- **SHORT TASK**: Exactly the lines from the one containing "ring_casting();" through the end of the data below are to be reproduced, and nothing besides them.

- **DATASET CONTENT**:
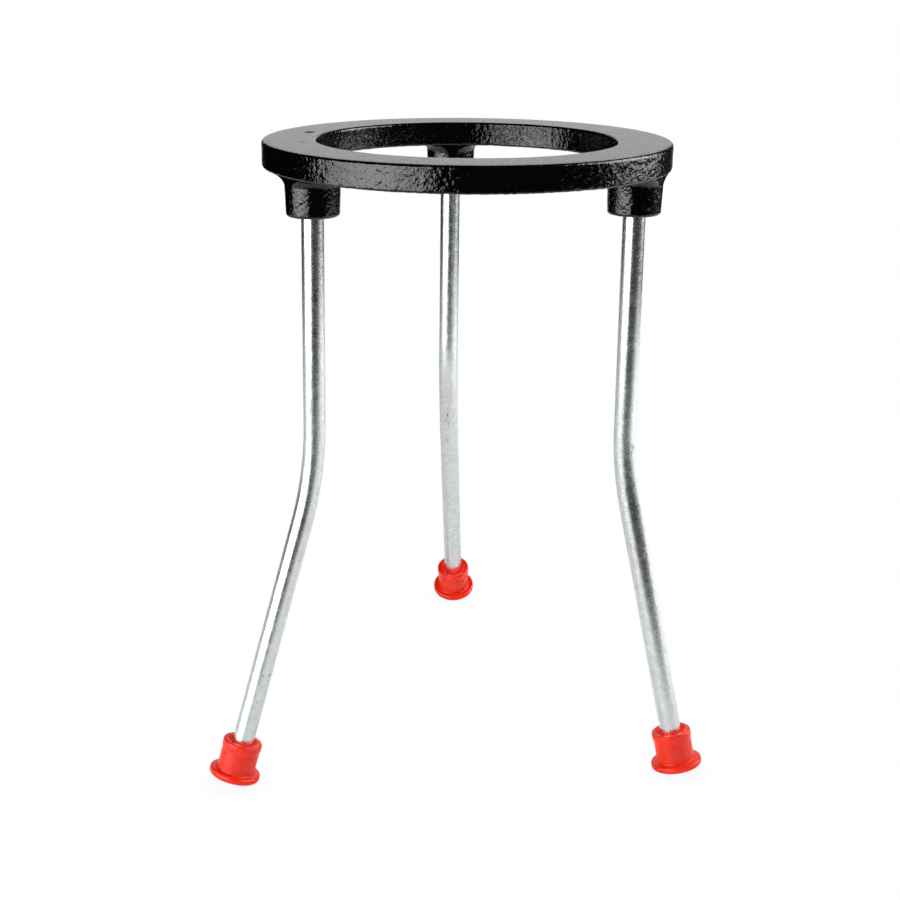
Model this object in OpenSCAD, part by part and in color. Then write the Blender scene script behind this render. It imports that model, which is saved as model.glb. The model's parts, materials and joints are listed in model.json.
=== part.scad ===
// Lab tripod stand: a cast iron ring with three bosses, three bent steel rods and three foot caps.
// Frame: origin on the ring's axis at the level the feet stand on, +Z up, rear leg towards +Y.

/* [Overall] */
// Height from the standing level to the ring's top face, mm
stand_height = 235; // [200:1:280]

/* [Ring] */
// Outside diameter of the ring, mm
ring_outer_d = 150; // [140:1:180]
// Diameter of the ring's opening, mm
ring_opening_d = 110; // [90:1:116]
// Thickness of the ring, mm
ring_thickness = 9.3; // [8:0.1:14]
// Rounding on the ring's two top edges, mm
ring_top_round = 0.5; // [0.2:0.1:1]
// Rounding on the ring's two lower edges, mm
ring_bottom_round = 0.9; // [0.4:0.1:1.5]

/* [Bosses] */
// Iron round a rod where its boss leaves the ring, mm
boss_wall = 5.8; // [4:0.1:7]
// Taper of a boss over its length, taken off the radius, mm
boss_taper = 0.35; // [0:0.05:0.8]
// Length of a boss below the ring, mm
boss_length = 13.3; // [8:0.1:20]
// Rounding of the lower edge of a boss, mm
boss_round = 1.1; // [0.4:0.1:2]
// Radius of the hollow corner between a boss and the ring, mm
boss_fillet = 3; // [1:0.5:4]
// Iron left between the top of a rod and the ring's top face, mm
boss_roof = 5; // [3:0.5:8]

/* [Rods] */
// Diameter of the steel rods, mm
rod_d = 8; // [6:0.5:10]
// Gap all round between a rod and its blind hole in the boss, mm
rod_hole_gap = 0.05; // [0.02:0.01:0.1]
// Outward lean of the upper straight part of a rod, degrees
rod_lean = 0.6; // [0:0.1:2]
// Drop from the ring's top face to the corner of the bend, mm
bend_drop = 117.5; // [100:0.5:140]
// Radius of the bend, measured to the middle of the rod, mm
bend_radius = 124; // [80:1:150]
// Thinning of the rod's radius round the bend, mm
bend_thinning = 0.05; // [0.04:0.01:0.1]
// Chamfer on both ends of a rod, mm
rod_chamfer = 0.6; // [0.2:0.1:1]

/* [Leg angles] */
// Slope of the rear leg below its bend, degrees from upright
rear_splay = 22; // [12:0.5:24]
// Slope of the left leg below its bend, degrees from upright
left_splay = 18; // [12:0.5:24]
// Slope of the right leg below its bend, degrees from upright
right_splay = 14.5; // [12:0.5:24]
// Turn of the rear leg's bend off the radial direction, degrees
rear_twist = -10; // [-15:0.5:15]
// Turn of the left leg's bend off the radial direction, degrees
left_twist = -1; // [-15:0.5:15]
// Turn of the right leg's bend off the radial direction, degrees
right_twist = -9.5; // [-15:0.5:15]

/* [Foot caps] */
// Length of a foot cap along its rod, mm
cap_length = 14.2; // [11:0.2:20]
// Rubber round the rod in the cap's body, mm
cap_wall = 3.12; // [2.2:0.02:5]
// Amount the bead round the mouth stands out from the body, mm
cap_bead_out = 0.3; // [0:0.05:1]
// Height of the bead, mm
cap_bead_height = 2.6; // [1.5:0.1:4]
// Amount the flange stands out from the body, mm
cap_flange_out = 2.45; // [1.5:0.05:5]
// Thickness of the cap's flange, mm
cap_flange_thickness = 2.4; // [1.6:0.1:4]
// Rounding of the cap's outer edges, mm
cap_round = 0.7; // [0.3:0.1:0.8]
// Rubber left under the end of the rod, mm
cap_sole = 3; // [2:0.2:5]
// Gap all round between a rod and the cap's socket, mm
cap_socket_gap = 0.03; // [0.02:0.01:0.1]
// Widening of the socket at the cap's mouth, on the radius, mm
cap_mouth_flare = 1.45; // [0.5:0.05:1.8]
// Depth of the sloping mouth, mm
cap_mouth_depth = 1.8; // [1:0.1:3]

/* [Hidden] */
$fn = 96;
ring_outer_r = ring_outer_d / 2;
ring_opening_r = ring_opening_d / 2;
ring_underside = stand_height - ring_thickness;
// the rods stand in the middle of the ring's band
rod_circle_r = (ring_outer_r + ring_opening_r) / 2;
rod_r = rod_d / 2;
rod_hole_r = rod_r + rod_hole_gap;
boss_top_r = rod_r + boss_wall;
boss_bottom_r = boss_top_r - boss_taper;
cap_socket_r = rod_r + cap_socket_gap;
cap_mouth_r = cap_socket_r + cap_mouth_flare;
cap_body_r = cap_socket_r + cap_wall;
cap_bead_r = cap_body_r + cap_bead_out;
cap_flange_r = cap_body_r + cap_flange_out;
rear_azimuth = 90;
left_azimuth = 210;
right_azimuth = 330;

// a leg turns through its splay less the lean it already has
function bend_angle(splay) = splay - rod_lean;
// distance along the rod from the corner of the bend to either end of the arc
function bend_run(splay) = bend_radius * tan(bend_angle(splay) / 2);
// distance along the rod from the ring's top face to the start of the arc
function arc_start(splay) = bend_drop / cos(rod_lean) - bend_run(splay);
// height of the middle of a cap's sole when the flange's inner edge touches the table
function sole_height(splay) = (cap_flange_r - cap_round) * sin(splay) + cap_round * (1 - cos(splay));
// distance along the rod from the end of the arc to the middle of the cap's sole
function lower_run(splay) = (stand_height - bend_drop - sole_height(splay)) / cos(splay) - bend_run(splay);

// places its children with -Z running down the upper part of a rod, origin level with the ring's top
module at_rod(azimuth, twist) {
    rotate([0, 0, azimuth])
    translate([rod_circle_r, 0, stand_height])
    rotate([0, 0, twist])
    rotate([0, -rod_lean, 0])
    children();
}

// places its children with +Z up the lower part of a rod, origin at the end of the bend
module below_bend(azimuth, twist, splay) {
    at_rod(azimuth, twist)
    translate([
        bend_radius * (1 - cos(bend_angle(splay))),
        0,
        -arc_start(splay) - bend_radius * sin(bend_angle(splay))
    ])
    rotate([0, -bend_angle(splay), 0])
    children();
}

// the band of the ring, with small roundings on its four edges
module ring_band() {
    rotate_extrude()
    translate([0, ring_underside])
    union() {
        translate([ring_opening_r, ring_bottom_round])
        square([ring_outer_r - ring_opening_r, ring_thickness - ring_bottom_round - ring_top_round]);
        translate([ring_opening_r + ring_bottom_round, 0])
        square([ring_outer_r - ring_opening_r - 2 * ring_bottom_round, ring_thickness / 2]);
        translate([ring_opening_r + ring_top_round, ring_thickness / 2])
        square([ring_outer_r - ring_opening_r - 2 * ring_top_round, ring_thickness / 2]);
        translate([ring_opening_r + ring_bottom_round, ring_bottom_round])
        circle(ring_bottom_round);
        translate([ring_outer_r - ring_bottom_round, ring_bottom_round])
        circle(ring_bottom_round);
        translate([ring_opening_r + ring_top_round, ring_thickness - ring_top_round])
        circle(ring_top_round);
        translate([ring_outer_r - ring_top_round, ring_thickness - ring_top_round])
        circle(ring_top_round);
    }
}

// one tapered boss, from inside the ring down to its rounded lower edge
module boss() {
    translate([0, 0, -boss_length])
    rotate_extrude()
    union() {
        polygon([
            [0, boss_round],
            [boss_bottom_r, boss_round],
            [boss_top_r, boss_length],
            [boss_top_r, boss_length + ring_thickness / 2],
            [0, boss_length + ring_thickness / 2]
        ]);
        square([boss_bottom_r - boss_round, boss_round]);
        intersection() {
            translate([boss_bottom_r - boss_round, boss_round])
            circle(boss_round);
            square([boss_bottom_r, boss_round]);
        }
    }
}

// the flare that joins a boss to the underside of the ring
module boss_flare() {
    rotate_extrude()
    difference() {
        translate([boss_top_r - 1, -boss_fillet])
        square([boss_fillet + 1, boss_fillet + ring_thickness / 2]);
        translate([boss_top_r + boss_fillet, -boss_fillet])
        circle(boss_fillet);
    }
}

// a blind hole, drilled at the rod's own lean
module rod_hole(azimuth, twist) {
    at_rod(azimuth, twist)
    translate([0, 0, -ring_thickness - boss_length - 2])
    cylinder(h = ring_thickness + boss_length + 2 - boss_roof, r = rod_hole_r);
}

module ring_casting() {
    color([0.05, 0.05, 0.05])
    difference() {
        union() {
            ring_band();
            for (azimuth = [rear_azimuth, left_azimuth, right_azimuth])
                rotate([0, 0, azimuth])
                translate([rod_circle_r, 0, ring_underside])
                boss();
            intersection() {
                for (azimuth = [rear_azimuth, left_azimuth, right_azimuth])
                    rotate([0, 0, azimuth])
                    translate([rod_circle_r, 0, ring_underside])
                    boss_flare();
                translate([0, 0, ring_underside - boss_fillet - 1])
                difference() {
                    cylinder(h = boss_fillet + 2, r = ring_outer_r - ring_bottom_round);
                    translate([0, 0, -1])
                    cylinder(h = boss_fillet + 4, r = ring_opening_r + ring_bottom_round);
                }
            }
        }
        rod_hole(rear_azimuth, rear_twist);
        rod_hole(left_azimuth, left_twist);
        rod_hole(right_azimuth, right_twist);
    }
}

// a straight length of rod standing on the origin, chamfered at its lower end
module straight_rod(length) {
    rotate_extrude()
    polygon([
        [0, 0],
        [rod_r - rod_chamfer, 0],
        [rod_r, rod_chamfer],
        [rod_r, length],
        [0, length]
    ]);
}

// one rod: straight in the boss, one long bend, straight down into its cap
module rod(azimuth, twist, splay) {
    overlap_angle = asin(0.1 / bend_radius);
    color([0.72, 0.74, 0.76])
    union() {
        at_rod(azimuth, twist)
        translate([0, 0, -boss_roof])
        rotate([180, 0, 0])
        straight_rod(arc_start(splay) - boss_roof);
        at_rod(azimuth, twist)
        translate([bend_radius, 0, -arc_start(splay)])
        rotate([90, 0, 0])
        rotate([0, 0, 180 - overlap_angle])
        rotate_extrude(angle = bend_angle(splay) + 2 * overlap_angle)
        translate([bend_radius, 0])
        circle(rod_r - bend_thinning);
        below_bend(azimuth, twist, splay)
        translate([0, 0, cap_sole - lower_run(splay)])
        straight_rod(lower_run(splay) - cap_sole);
    }
}

// one moulded cap: flange, slightly narrowing body, beaded mouth and a blind socket
module foot_cap(azimuth, twist, splay) {
    bead_low = cap_length - cap_bead_height;
    color([0.86, 0.08, 0.05])
    below_bend(azimuth, twist, splay)
    translate([0, 0, -lower_run(splay)])
    difference() {
        rotate_extrude()
        union() {
            square([cap_flange_r - cap_round, cap_flange_thickness]);
            translate([0, cap_round])
            square([cap_flange_r, cap_flange_thickness - 2 * cap_round]);
            translate([cap_flange_r - cap_round, cap_round])
            circle(cap_round);
            translate([cap_flange_r - cap_round, cap_flange_thickness - cap_round])
            circle(cap_round);
            polygon([
                [0, cap_flange_thickness / 2],
                [cap_body_r, cap_flange_thickness / 2],
                [cap_body_r, bead_low - 0.8],
                [cap_bead_r, bead_low],
                [cap_bead_r, cap_length - cap_round],
                [0, cap_length - cap_round]
            ]);
            square([cap_bead_r - cap_round, cap_length]);
            translate([cap_bead_r - cap_round, cap_length - cap_round])
            circle(cap_round);
        }
        translate([0, 0, cap_sole])
        cylinder(h = cap_length, r = cap_socket_r);
        translate([0, 0, cap_length - cap_mouth_depth])
        cylinder(h = cap_mouth_depth, r1 = cap_socket_r, r2 = cap_mouth_r);
        translate([0, 0, cap_length])
        cylinder(h = 1, r = cap_mouth_r);
    }
}

module rear_rod() {
    rod(rear_azimuth, rear_twist, rear_splay);
}

module left_rod() {
    rod(left_azimuth, left_twist, left_splay);
}

module right_rod() {
    rod(right_azimuth, right_twist, right_splay);
}

module rear_foot_cap() {
    foot_cap(rear_azimuth, rear_twist, rear_splay);
}

module left_foot_cap() {
    foot_cap(left_azimuth, left_twist, left_splay);
}

module right_foot_cap() {
    foot_cap(right_azimuth, right_twist, right_splay);
}

ring_casting();
rear_rod();
left_rod();
right_rod();
rear_foot_cap();
left_foot_cap();
right_foot_cap();
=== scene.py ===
"""Lab tripod stand: the finish of the cast ring, the zinc-plated legs and the moulded foot caps."""

import json
import math

import bpy
import bmesh
import numpy as np
from mathutils import Matrix, Vector, noise


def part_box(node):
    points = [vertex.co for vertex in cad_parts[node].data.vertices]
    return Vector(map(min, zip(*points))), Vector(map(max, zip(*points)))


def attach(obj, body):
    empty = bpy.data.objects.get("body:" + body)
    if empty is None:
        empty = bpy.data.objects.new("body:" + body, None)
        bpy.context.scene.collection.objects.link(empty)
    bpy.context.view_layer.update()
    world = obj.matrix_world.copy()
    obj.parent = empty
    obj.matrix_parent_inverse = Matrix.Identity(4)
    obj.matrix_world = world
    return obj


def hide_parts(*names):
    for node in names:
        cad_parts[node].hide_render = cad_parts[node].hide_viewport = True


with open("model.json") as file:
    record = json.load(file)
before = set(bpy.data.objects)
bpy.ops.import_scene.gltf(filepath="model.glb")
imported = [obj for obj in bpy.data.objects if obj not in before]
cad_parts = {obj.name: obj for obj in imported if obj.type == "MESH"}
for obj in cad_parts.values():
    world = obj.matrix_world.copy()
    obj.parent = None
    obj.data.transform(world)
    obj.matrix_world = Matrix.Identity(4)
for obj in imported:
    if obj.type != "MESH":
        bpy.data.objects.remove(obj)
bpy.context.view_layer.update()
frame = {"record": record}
scene = bpy.context.scene
MM = 0.001

# ---------------------------------------------------------------- sizes, from the frame

ring_low, ring_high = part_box("ring_casting")
STAND_TOP = ring_high.z
RING_OUTER_R = (ring_high.x - ring_low.x) / 2
RING_OPENING_R = next(
    m["dims"]["r_mm"] * MM for m in frame["record"]["mounts"] if m["name"] == "ring_opening"
)
ROD_CIRCLE_R = (RING_OUTER_R + RING_OPENING_R) / 2
RING_THICKNESS = 9.3 * MM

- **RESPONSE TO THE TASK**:
ring_casting();
rear_rod();
left_rod();
right_rod();
rear_foot_cap();
left_foot_cap();
right_foot_cap();
=== scene.py ===
"""Lab tripod stand: the finish of the cast ring, the zinc-plated legs and the moulded foot caps."""

import json
import math

import bpy
import bmesh
import numpy as np
from mathutils import Matrix, Vector, noise


def part_box(node):
    points = [vertex.co for vertex in cad_parts[node].data.vertices]
    return Vector(map(min, zip(*points))), Vector(map(max, zip(*points)))


def attach(obj, body):
    empty = bpy.data.objects.get("body:" + body)
    if empty is None:
        empty = bpy.data.objects.new("body:" + body, None)
        bpy.context.scene.collection.objects.link(empty)
    bpy.context.view_layer.update()
    world = obj.matrix_world.copy()
    obj.parent = empty
    obj.matrix_parent_inverse = Matrix.Identity(4)
    obj.matrix_world = world
    return obj


def hide_parts(*names):
    for node in names:
        cad_parts[node].hide_render = cad_parts[node].hide_viewport = True


with open("model.json") as file:
    record = json.load(file)
before = set(bpy.data.objects)
bpy.ops.import_scene.gltf(filepath="model.glb")
imported = [obj for obj in bpy.data.objects if obj not in before]
cad_parts = {obj.name: obj for obj in imported if obj.type == "MESH"}
for obj in cad_parts.values():
    world = obj.matrix_world.copy()
    obj.parent = None
    obj.data.transform(world)
    obj.matrix_world = Matrix.Identity(4)
for obj in imported:
    if obj.type != "MESH":
        bpy.data.objects.remove(obj)
bpy.context.view_layer.update()
frame = {"record": record}
scene = bpy.context.scene
MM = 0.001

# ---------------------------------------------------------------- sizes, from the frame

ring_low, ring_high = part_box("ring_casting")
STAND_TOP = ring_high.z
RING_OUTER_R = (ring_high.x - ring_low.x) / 2
RING_OPENING_R = next(
    m["dims"]["r_mm"] * MM for m in frame["record"]["mounts"] if m["name"] == "ring_opening"
)
ROD_CIRCLE_R = (RING_OUTER_R + RING_OPENING_R) / 2
RING_THICKNESS = 9.3 * MM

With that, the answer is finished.